Studies by the Amputee Coalition of America show that 82 percent of amputees in the U.S. lost limbs because of complications in the vascular system — problems usually associated with aging.

But most 21st-century war amputees are in the prime of their lives. And unlike the wounded returning from Vietnam and World War II, they have access to a rapidly evolving array of high-tech prosthetics, from mechanical knees to myoelectric arms.

"These younger vets want to get back to work, get back to sports," said Reema Malhotra, physician and director of the Elsmere (Del.) Veterans Affairs Medical Center amputee program.

Ironically, war — the cause of so many amputations — has historically accelerated improvements in prosthetics, with the military leading the way in research and sparing no expense. Last year alone, the Department of Veterans Affairs spent almost $50 million on artificial arms and legs for the 8,400 vets who needed them.

"If there's one good thing that comes out of this war, there's going to be a huge advancement in prosthetic componentry," said Frank Austin, a physical therapist at Christiana Care Rehabilitation Services and Therapy in Delaware.

The latest limbs are "actually powered up, moving toward the bionic stage," Austin said. "That's exciting for my generation, who grew up watching the ‘Six-Million Dollar Man.' "

But the high-tech limbs aren't practical for many amputees, regardless of their age. And all the bionics in the world don't make it easier to lose a limb.

Kislow was 19 and still growing when he got shot in the right heel, right arm, head, back and side during fierce fighting in Paktika province. When Kislow awoke from surgery with his right leg gone below the knee, he was angry, then defiant.

"If you lay in bed and feel like you wish you would have died, you're going to die," he said. "If you say, ‘I want to go out there and kick more ass,' you're going to go out there and kick more ass."

Eugene Smallwood felt a little less gung-ho. He watched his foot turn purple a few years ago and knew it couldn't be saved.

"I was so depressed, it was pitiful," said Smallwood, now 61, an Army veteran of the Vietnam era. Like all of the 36 patients at Elsmere's VA medical center who lost limbs last year, he has multiple health problems, including diabetes and peripheral artery disease. "I still get depressed. That's just part of life, I guess."

Members of the Amputee Support Group of Delaware try to help people like Kislow and Smallwood adjust. Regardless of how it happens or at what age, losing a limb has the potential to destroy a life, said Rick Hoffman, who lost his leg in a motorcycle accident in North Carolina.

"The emotional aspect of it is rarely talked about," said Hoffman, who is certified by the Amputee Coalition of America as a "peer group member" and visits with new amputees to offer support.

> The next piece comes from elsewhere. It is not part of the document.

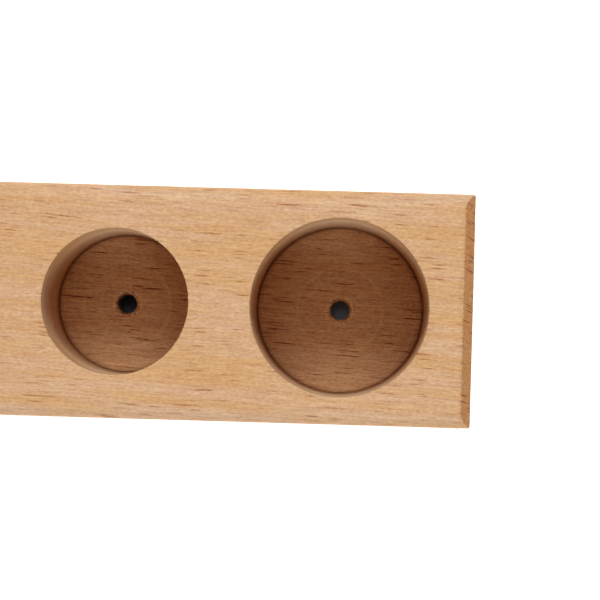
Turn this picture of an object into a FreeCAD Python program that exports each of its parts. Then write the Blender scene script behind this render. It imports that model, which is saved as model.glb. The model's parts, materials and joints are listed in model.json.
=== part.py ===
import FreeCAD
import Part
import math
import os

# Graded cylinder block: a solid beech block with a row of round, flat-floored sockets that grow
# from one end to the other, each as deep as it is wide, so that one loose cylinder fits only one
# socket. A vent hole under each socket lets the air out as the cylinder drops in. The three
# smallest cylinders stand in their sockets, each with a turned knob on a fluted dowel pin. The
# two widest sockets stand empty.
#
# Millimetres. X runs along the block towards the widest socket, Y across it and Z up. The origin
# is the middle of the block's underside.

# Driving dimensions of the block
CYLINDER_WIDTHS = [15.0, 25.0, 35.0, 45.0, 55.0]  # each cylinder is as tall as it is wide
SEATED_WIDTHS = [15.0, 25.0, 35.0]  # the cylinders that stand in their sockets
SOCKET_PLAY = 0.4  # gap all round a seated cylinder
WEB = 19.2  # wood left between two neighbouring sockets
END_MARGIN = 13.7  # wood left between the last socket and the end face
BLOCK_WIDTH = 73.0
BLOCK_HEIGHT = 65.0

# Edges of the block
LONG_EDGE_WIDTH = 5.5  # the soft round-over along both long top edges, measured across the top
LONG_EDGE_DROP = 3.4  # and measured down the side
END_CHAMFER = 3.3  # flat 45 degree bevel on both top end edges
BASE_CHAMFER = 0.6
CORNER_RADIUS = 0.8

# What the boring bit leaves in a socket
RIM_EASE = 0.3
SPUR_GROOVE_WIDTH = 0.8  # the V that the bit's sharp rim scores round the floor
SPUR_GROOVE_DEPTH = 0.6
VENT_DIAMETER = 6.2
VENT_EASE = 0.3

# Cylinders, knobs and dowel pins
CYLINDER_BEVEL = 0.8
DOWEL_DIAMETER = 5.0
DOWEL_LENGTH = 20.0
DOWEL_CHAMFER = 0.6
DOWEL_END_GAP = 0.5  # room for glue past each end of the pin
FLUTE_COUNT = 8
FLUTE_DEPTH = 0.4
KNOB_FOOT_RADIUS = 5.8
KNOB_FOOT_HEIGHT = 1.6
KNOB_NECK_RADIUS = 4.3
KNOB_NECK_TOP = 9.6  # all knob heights are above the cylinder's top face
KNOB_HEAD_RADIUS = 7.2
KNOB_HEAD_FOOT = 12.8
KNOB_HEAD_TOP = 17.6
KNOB_CROWN_RADIUS = 3.8  # of the small flat on top
KNOB_HEIGHT = 20.8

# Sizes that follow
SOCKET_RADII = [width / 2 + SOCKET_PLAY for width in CYLINDER_WIDTHS]
BLOCK_LENGTH = 2 * sum(SOCKET_RADII) + WEB * (len(SOCKET_RADII) - 1) + 2 * END_MARGIN
DOWEL_BORE_DEPTH = DOWEL_LENGTH / 2 + DOWEL_END_GAP
OVERRUN = 1.0  # how far a cutting tool runs past the face that it opens

UP = FreeCAD.Vector(0, 0, 1)
ORIGIN = FreeCAD.Vector(0, 0, 0)


def socket_centres():
    """X of each socket's axis: the row starts END_MARGIN from the end face, with WEB between rims."""
    centres = []
    rim = END_MARGIN - BLOCK_LENGTH / 2
    for radius in SOCKET_RADII:
        centres.append(rim + radius)
        rim += 2 * radius + WEB
    return centres


def line(start, end):
    return Part.LineSegment(start, end).toShape()


def arc(start, middle, end):
    return Part.Arc(start, middle, end).toShape()


def loop(points):
    """A closed face with straight sides through the points."""
    return Part.Face(Part.makePolygon(points + points[:1]))


def turned(outline):
    """The solid that a closed outline of (radius, height) points sweeps round the Z axis."""
    return loop([FreeCAD.Vector(radius, 0, height) for radius, height in outline]).revolve(
        ORIGIN, UP, 360
    )


# ---- block ----


def long_profile():
    """Cross-section of the block: flat sides, eased base and a soft round-over at the top.

    The round-over starts tangent to the top and meets the side in a slight arris, as a cutter
    set a little high leaves it, so its radius follows from its width and its drop.
    """
    half = BLOCK_WIDTH / 2
    radius = (LONG_EDGE_WIDTH**2 + LONG_EDGE_DROP**2) / (2 * LONG_EDGE_DROP)
    half_angle = math.asin(LONG_EDGE_WIDTH / radius) / 2
    start = half - LONG_EDGE_WIDTH
    middle = start + radius * math.sin(half_angle)
    middle_height = BLOCK_HEIGHT - radius * (1 - math.cos(half_angle))

    def point(y, z):
        return FreeCAD.Vector(0, y, z)

    right_arc = arc(
        point(half, BLOCK_HEIGHT - LONG_EDGE_DROP),
        point(middle, middle_height),
        point(start, BLOCK_HEIGHT),
    )
    left_arc = arc(
        point(-start, BLOCK_HEIGHT),
        point(-middle, middle_height),
        point(-half, BLOCK_HEIGHT - LONG_EDGE_DROP),
    )
    base = [
        point(-half, BLOCK_HEIGHT - LONG_EDGE_DROP),
        point(-half, BASE_CHAMFER),
        point(-half + BASE_CHAMFER, 0),
        point(half - BASE_CHAMFER, 0),
        point(half, BASE_CHAMFER),
        point(half, BLOCK_HEIGHT - LONG_EDGE_DROP),
    ]
    edges = [line(a, b) for a, b in zip(base, base[1:])]
    edges += [right_arc, line(point(start, BLOCK_HEIGHT), point(-start, BLOCK_HEIGHT)), left_arc]
    return Part.Face(Part.Wire(edges))


def end_profile():
    """Side view of the block: a 45 degree bevel on each top end edge and an eased base."""
    half = BLOCK_LENGTH / 2
    right = [
        (half - BASE_CHAMFER, 0),
        (half, BASE_CHAMFER),
        (half, BLOCK_HEIGHT - END_CHAMFER),
        (half - END_CHAMFER, BLOCK_HEIGHT),
    ]
    left = [(-x, z) for x, z in reversed(right)]
    return loop([FreeCAD.Vector(x, 0, z) for x, z in right + left])


def blank():
    """The block before boring: what its cross-section, side view and plan have in common."""
    along = long_profile()
    along.translate(FreeCAD.Vector(-BLOCK_LENGTH / 2, 0, 0))
    along = along.extrude(FreeCAD.Vector(BLOCK_LENGTH, 0, 0))
    across = end_profile()
    across.translate(FreeCAD.Vector(0, -BLOCK_WIDTH / 2, 0))
    across = across.extrude(FreeCAD.Vector(0, BLOCK_WIDTH, 0))
    corner = FreeCAD.Vector(-BLOCK_LENGTH / 2, -BLOCK_WIDTH / 2, 0)
    plan = Part.makeBox(BLOCK_LENGTH, BLOCK_WIDTH, BLOCK_HEIGHT, corner)
    uprights = [edge for edge in plan.Edges if abs(edge.tangentAt(edge.FirstParameter).z) > 0.5]
    plan = plan.makeFillet(CORNER_RADIUS, uprights)
    return along.common(across).common(plan)


def socket_cutter(radius, depth):
    """What the boring bit and the vent drill take out: an eased rim, a straight wall, the spur's
    V groove round a flat floor, and a vent hole eased where it leaves the floor."""
    floor = BLOCK_HEIGHT - depth
    vent = VENT_DIAMETER / 2
    outline = [
        (0, BLOCK_HEIGHT + OVERRUN),
        (radius + RIM_EASE + OVERRUN, BLOCK_HEIGHT + OVERRUN),
        (radius, BLOCK_HEIGHT - RIM_EASE),
        (radius, floor),
        (radius - SPUR_GROOVE_WIDTH / 2, floor - SPUR_GROOVE_DEPTH),
        (radius - SPUR_GROOVE_WIDTH, floor),
        (vent + VENT_EASE, floor),
        (vent, floor - VENT_EASE),
        (vent, -OVERRUN),
        (0, -OVERRUN),
    ]
    return turned(outline)


def socket_block():
    cutters = []
    for centre, radius, depth in zip(socket_centres(), SOCKET_RADII, CYLINDER_WIDTHS):
        cutter = socket_cutter(radius, depth)
        cutter.translate(FreeCAD.Vector(centre, 0, 0))
        cutters.append(cutter)
    return blank().cut(cutters)


# ---- cylinder, knob and dowel pin, each drawn with Z = 0 at the cylinder's top face ----


def cylinder(width):
    """A turned cylinder with bevelled rims and a blind bore for the pin in its top."""
    radius = width / 2
    bore = DOWEL_DIAMETER / 2
    outline = [
        (0, -width),
        (radius - CYLINDER_BEVEL, -width),
        (radius, CYLINDER_BEVEL - width),
        (radius, -CYLINDER_BEVEL),
        (radius - CYLINDER_BEVEL, 0),
        (bore, 0),
        (bore, -DOWEL_BORE_DEPTH),
        (0, -DOWEL_BORE_DEPTH),
    ]
    return turned(outline)


def knob():
    """A turned finger knob: a flared foot, a straight neck and a drum head that fingertips can
    hook under, tapered in to a small flat crown. A blind bore takes the pin."""
    bore = DOWEL_DIAMETER / 2
    outline = [
        (bore, 0),
        (KNOB_FOOT_RADIUS, 0),
        (KNOB_NECK_RADIUS, KNOB_FOOT_HEIGHT),
        (KNOB_NECK_RADIUS, KNOB_NECK_TOP),
        (KNOB_HEAD_RADIUS, KNOB_HEAD_FOOT),
        (KNOB_HEAD_RADIUS, KNOB_HEAD_TOP),
        (KNOB_CROWN_RADIUS, KNOB_HEIGHT),
        (0, KNOB_HEIGHT),
        (0, DOWEL_BORE_DEPTH),
        (bore, DOWEL_BORE_DEPTH),
    ]
    return turned(outline)


def dowel():
    """A glue dowel: a pin with bevelled ends and V flutes cut along it."""
    radius = DOWEL_DIAMETER / 2
    half = DOWEL_LENGTH / 2
    pin = turned(
        [
            (0, -half),
            (radius - DOWEL_CHAMFER, -half),
            (radius, DOWEL_CHAMFER - half),
            (radius, half - DOWEL_CHAMFER),
            (radius - DOWEL_CHAMFER, half),
            (0, half),
        ]
    )
    below = -half - OVERRUN
    wedge = loop(
        [
            FreeCAD.Vector(radius - FLUTE_DEPTH, 0, below),
            FreeCAD.Vector(radius + FLUTE_DEPTH, -2 * FLUTE_DEPTH, below),
            FreeCAD.Vector(radius + FLUTE_DEPTH, 2 * FLUTE_DEPTH, below),
        ]
    ).extrude(UP * (DOWEL_LENGTH + 2 * OVERRUN))
    flutes = []
    for index in range(FLUTE_COUNT):
        flute = wedge.copy()
        flute.rotate(ORIGIN, UP, 360 * index / FLUTE_COUNT)
        flutes.append(flute)
    return pin.cut(flutes)


def main():
    nodes = {"socket_block": socket_block()}
    for centre, width in zip(socket_centres(), CYLINDER_WIDTHS):
        if width not in SEATED_WIDTHS:
            continue
        name = f"cylinder_{width:.0f}"
        seat = FreeCAD.Vector(centre, 0, BLOCK_HEIGHT)
        for node, shape in (
            (name, cylinder(width)),
            (f"{name}_knob", knob()),
            (f"{name}_dowel", dowel()),
        ):
            shape.translate(seat)
            nodes[node] = shape

    os.makedirs("parts", exist_ok=True)
    print(f"block {BLOCK_LENGTH:.1f} x {BLOCK_WIDTH:.1f} x {BLOCK_HEIGHT:.1f}")
    print("socket axes at X", [round(x, 2) for x in socket_centres()])
    for node, shape in nodes.items():
        if not shape.isValid() or not shape.isClosed():
            raise RuntimeError(f"{node} is not a closed, valid solid")
        shape.exportStep(f"parts/{node}.step")
        box = shape.BoundBox
        print(
            f"{node}: {len(shape.Solids)} solid, {shape.Volume / 1000:.2f} cm3, "
            f"z {box.ZMin:.2f} to {box.ZMax:.2f}"
        )


main()
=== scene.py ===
# %% [markdown]
# # A graded cylinder block, bored and turned in beech
#
# The block is one solid length of steamed beech with a row of round sockets. The sockets grow
# along the row, and each is as deep as it is wide, so that a loose cylinder fits only its own.
# Three small cylinders stand in their sockets and are lifted by turned knobs. The two widest
# sockets are open, and there you look down past a smooth wall to a flat floor with a vent hole.
#
# Everything here is wood, so two things make the looks: soft, exact edges, and a wood figure that
# runs through the solid, as it does in a real block. The shapes are numpy grids, because every
# surface of this object is either a swept line or a turned profile. The wood is one solid
# pattern in three dimensions, so the streaks on the top, the long flecks on the sides and the
# fine rays on the ends all belong to the same tree.

# %% Load the measured frame
import json
import math

import bmesh
import bpy
import numpy as np
from mathutils import Matrix, Vector


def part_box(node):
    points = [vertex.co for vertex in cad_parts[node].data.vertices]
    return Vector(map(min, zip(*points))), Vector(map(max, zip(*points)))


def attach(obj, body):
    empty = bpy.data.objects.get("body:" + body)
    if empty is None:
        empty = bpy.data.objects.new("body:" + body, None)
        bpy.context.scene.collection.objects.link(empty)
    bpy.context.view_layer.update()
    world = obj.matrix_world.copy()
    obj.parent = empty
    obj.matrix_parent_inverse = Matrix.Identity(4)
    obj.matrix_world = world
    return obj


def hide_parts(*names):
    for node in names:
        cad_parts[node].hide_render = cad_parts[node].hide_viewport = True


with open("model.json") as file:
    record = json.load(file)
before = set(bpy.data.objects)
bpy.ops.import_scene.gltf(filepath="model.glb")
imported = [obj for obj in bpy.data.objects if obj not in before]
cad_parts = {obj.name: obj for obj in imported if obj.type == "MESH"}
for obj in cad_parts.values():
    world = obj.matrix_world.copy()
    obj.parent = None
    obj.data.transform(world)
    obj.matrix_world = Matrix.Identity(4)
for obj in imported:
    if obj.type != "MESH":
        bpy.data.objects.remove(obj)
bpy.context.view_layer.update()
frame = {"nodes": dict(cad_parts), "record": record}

MM = 0.001

# %% [markdown]
# ## Read the sizes from the frame
#
# Nothing is measured twice. The block's corners come from its node, the open sockets from the
# mounts in the record, and the filled sockets from the cylinders that stand in them. One number
# joins them: the play between a cylinder and its socket, which an open socket's radius gives
# away, because its name says how wide its cylinder is.

# %% Sockets and block
BLOCK_LOW, BLOCK_HIGH = (np.array(corner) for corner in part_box("socket_block"))
HALF_LENGTH, HALF_WIDTH, BLOCK_TOP = BLOCK_HIGH
MOUNTS = {mount["name"]: mount for mount in frame["record"]["mounts"]}
OPEN_SOCKETS = [name for name in MOUNTS if name.startswith("socket_")]
SEATED = sorted(
    name for name in frame["nodes"] if name.startswith("cylinder_") and name.count("_") == 1
)


def nominal_radius(name):
    """Half the width that the number at the end of a name gives in millimetres."""
    return int(name.split("_")[1]) * MM / 2


PLAY = MOUNTS["socket_55"]["dims"]["r_mm"] * MM - nominal_radius("socket_55")
SOCKETS = [(MOUNTS[name]["pos_m"][0], nominal_radius(name)) for name in OPEN_SOCKETS]
for name in SEATED:
    low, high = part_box(name)
    SOCKETS.append(((low.x + high.x) / 2, nominal_radius(name)))
SOCKETS = sorted((centre, radius + PLAY, 2 * radius) for centre, radius in SOCKETS)
for centre, radius, depth in SOCKETS:
    print(f"socket at x {centre / MM:.0f}: radius {radius / MM:.1f}, depth {depth / MM:.0f} mm")

# %% [markdown]
# ## Place the camera
#
# The block is looked at from almost straight above, from a point over the web between the two
# open sockets and a little in front of the row. A long lens keeps the sockets round, yet it still
# lets you see the far walls of each socket. A camera is easiest to place as a builder would: say
# where the eye is, what it looks at, and how far the picture is turned.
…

Not everyone is able to adjust. Last spring, one man committed suicide.

"Who knows what pressures build up and from which direction?" said Hoffman. "But the peer group can act as a safety valve. If you're having a panic attack at 3 in the morning, you can pick up the phone and talk to someone who's been where you are."

Until a little more than a decade ago, most prosthetics remained fairly rudimentary.

Though advances in the field have been dramatic, most amputees don't qualify for the high-tech artificial limbs, which require candidates who are already very active and function well with an ordinary prosthesis.

Other candidates for the latest prosthetic technology can't afford it. The Proprio foot, which some refer to as "bionic," costs about $15,000 and isn't covered by most private insurance policies. Others — veterans who qualify for the technology and can count on the government to pay for it — think the mechanical limbs are more trouble than they're worth.

"The computer technology is not for everyone," said Stephanie Beaman, a physical therapist at Elsmere's VA medical center. "They have to be tech-savvy to use computerized limbs. ... They have to remember to charge their leg."

And some of the youngest and healthiest war amputees such as Kislow simply push their bodies too hard.

"He's so active, he would probably break it," said Horne, who tried the bionic foot himself, but broke it after just a week. "That's the problem with the new technology — it's great that it's out there, but it's not entirely functional. He would break it. Definitely."